For a highly unpopular president on the eve of the visit from the world's most esteemed leader, the timing of this, El Chapo's third capture, couldn't have been better. The surreal escape of the mustachioed kingpin six months ago while President Pena Nieto was in France was a humiliating blow to the head of state already reeling from corruption scandals and ineptitude in dealing with the case of the 43 college students from Ayotzinapa, Guerrero, who were abducted and presumably murdered by local narcos and security forces. On the economic front, the Mexican peso has been in a free-fall over the past year, losing 20% of its value relative to the dollar.

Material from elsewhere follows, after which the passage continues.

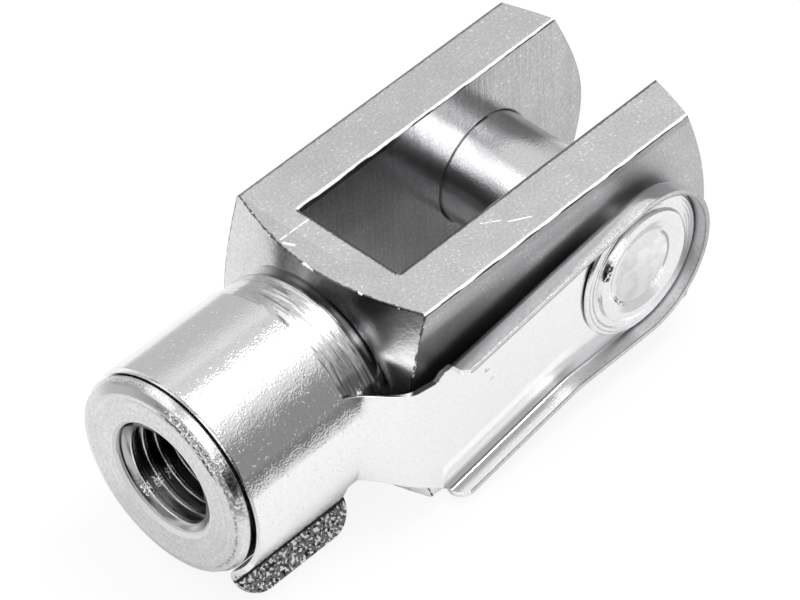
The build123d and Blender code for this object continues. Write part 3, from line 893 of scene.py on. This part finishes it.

But now with El Chapo back in prison and very likely headed for eventual extradition to the U.S., Pena Nieto has strengthened his political position in advance of the potentially embarrassing visit by the most popular leader in the Americas. The Mexican head of state's track record on the treatment of Central American migrants, Indigenous peoples and poverty reduction has earned him sharp criticism from many quarters. However, with the made-for-TV recapture of the Sinaloan kingpin, Pena Nieto can at least claim that he has a delivered a major blow to one of the world's most powerful drug cartels thus making him less vulnerable to papal denunciations of ongoing narco-violence, which the Vatican believes is symbolized by premier "narco-saint," Santa Muerte whom Pope Francis could condemn by name during his visit. In short, the recapture of the world's most notorious drug lord on the eve of the visit of the world's most popular religious leader couldn't have happened at a more opportune moment for the embattled Mexican president.